- **EXERCISE BRIEF**:
Read the data and repeat all of it exactly.

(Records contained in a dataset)

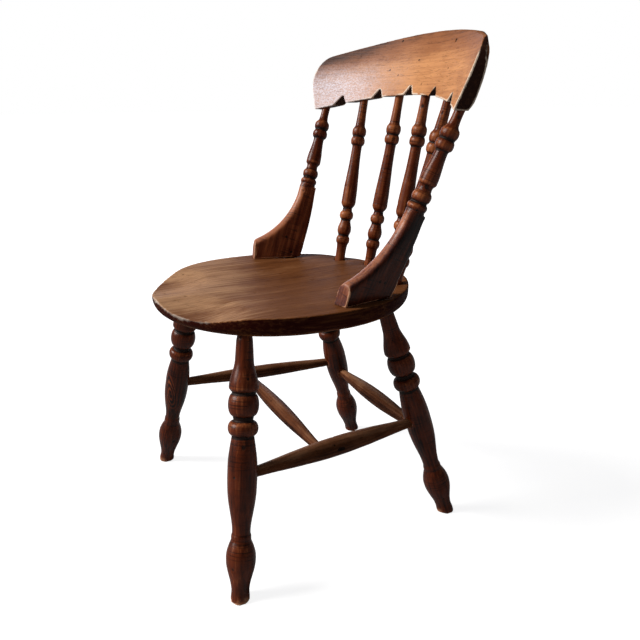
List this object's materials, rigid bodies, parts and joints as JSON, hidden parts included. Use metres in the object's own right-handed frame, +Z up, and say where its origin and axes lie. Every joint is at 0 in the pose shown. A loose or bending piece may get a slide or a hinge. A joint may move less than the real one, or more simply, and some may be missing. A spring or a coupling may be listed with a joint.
{
  "type": "spindle-back kitchen chair",
  "caption": "Old turned-wood kitchen chair with a curved arched crest rail, slim back spindles, a round saddled seat and splayed legs; dark varnish worn at the edges.",
  "frame": {"origin": "on the floor at the middle of the footprint", "axes": "+Z up, faces -Y"},
  "size_m": [0.5008, 0.4982, 0.8145],
  "materials": {
    "seat_wood": "satin",
    "crest_wood": "satin",
    "turned_wood": "gloss",
    "stretcher_wood": "satin",
    "screw_steel": "satin"
  },
  "bodies": {
    "root": {"seat": "seat_wood", "crest_rail": "crest_wood", "post_left": "turned_wood", "post_right": "turned_wood", "spindle_1": "turned_wood", "spindle_2": "turned_wood", "spindle_3": "turned_wood", "spindle_4": "turned_wood", "leg_front_left": "turned_wood", "leg_front_right": "turned_wood", "leg_back_left": "turned_wood", "leg_back_right": "turned_wood", "stretcher_side_left": "stretcher_wood", "stretcher_side_right": "stretcher_wood", "stretcher_cross": "stretcher_wood", "stretcher_back": "stretcher_wood", "bracket_screws": "screw_steel"}
  },
  "joints": []
}
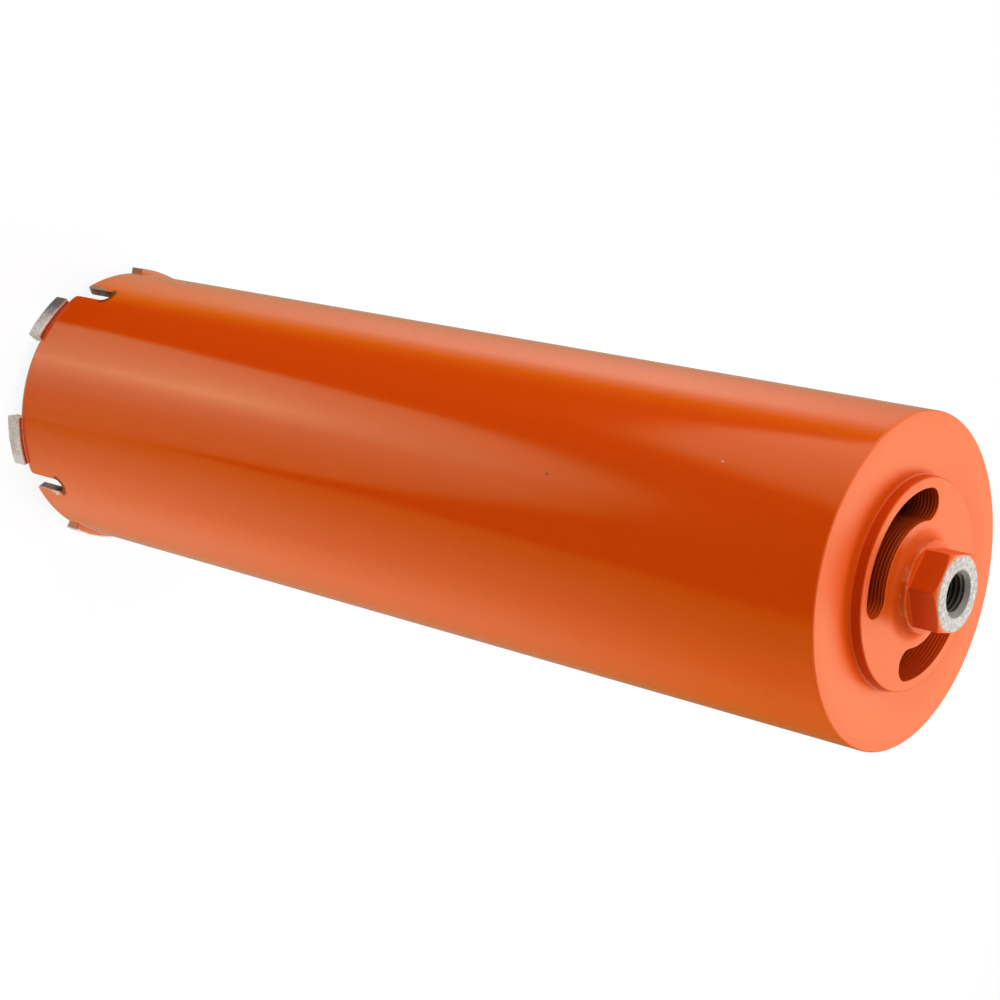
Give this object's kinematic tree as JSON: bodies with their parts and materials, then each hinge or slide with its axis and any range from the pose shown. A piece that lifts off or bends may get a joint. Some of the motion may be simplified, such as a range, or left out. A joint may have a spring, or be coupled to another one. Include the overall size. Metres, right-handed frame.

- **FULL SOLUTION**:
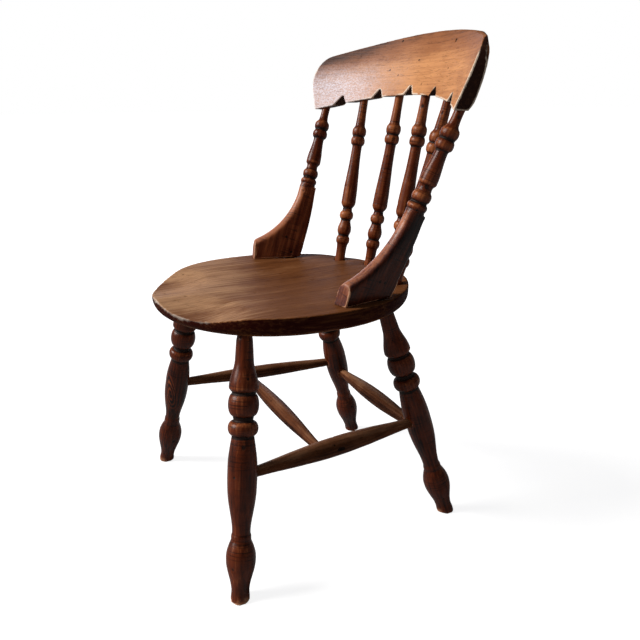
List this object's materials, rigid bodies, parts and joints as JSON, hidden parts included. Use metres in the object's own right-handed frame, +Z up, and say where its origin and axes lie. Every joint is at 0 in the pose shown. A loose or bending piece may get a slide or a hinge. A joint may move less than the real one, or more simply, and some may be missing. A spring or a coupling may be listed with a joint.
{
  "type": "spindle-back kitchen chair",
  "caption": "Old turned-wood kitchen chair with a curved arched crest rail, slim back spindles, a round saddled seat and splayed legs; dark varnish worn at the edges.",
  "frame": {"origin": "on the floor at the middle of the footprint", "axes": "+Z up, faces -Y"},
  "size_m": [0.5008, 0.4982, 0.8145],
  "materials": {
    "seat_wood": "satin",
    "crest_wood": "satin",
    "turned_wood": "gloss",
    "stretcher_wood": "satin",
    "screw_steel": "satin"
  },
  "bodies": {
    "root": {"seat": "seat_wood", "crest_rail": "crest_wood", "post_left": "turned_wood", "post_right": "turned_wood", "spindle_1": "turned_wood", "spindle_2": "turned_wood", "spindle_3": "turned_wood", "spindle_4": "turned_wood", "leg_front_left": "turned_wood", "leg_front_right": "turned_wood", "leg_back_left": "turned_wood", "leg_back_right": "turned_wood", "stretcher_side_left": "stretcher_wood", "stretcher_side_right": "stretcher_wood", "stretcher_cross": "stretcher_wood", "stretcher_back": "stretcher_wood", "bracket_screws": "screw_steel"}
  },
  "joints": []
}
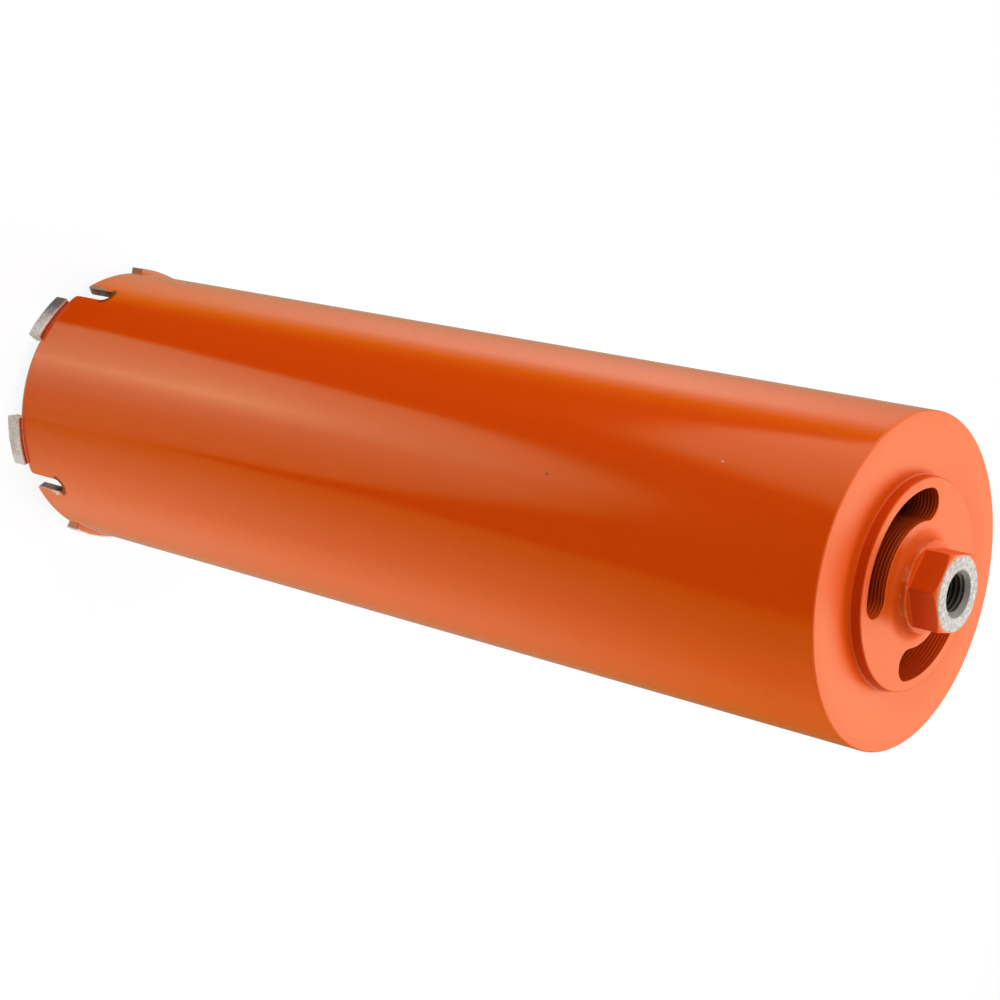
Give this object's kinematic tree as JSON: bodies with their parts and materials, then each hinge or slide with its axis and any range from the pose shown. A piece that lifts off or bends may get a joint. Some of the motion may be simplified, such as a range, or left out. A joint may have a spring, or be coupled to another one. Include the overall size. Metres, right-handed frame.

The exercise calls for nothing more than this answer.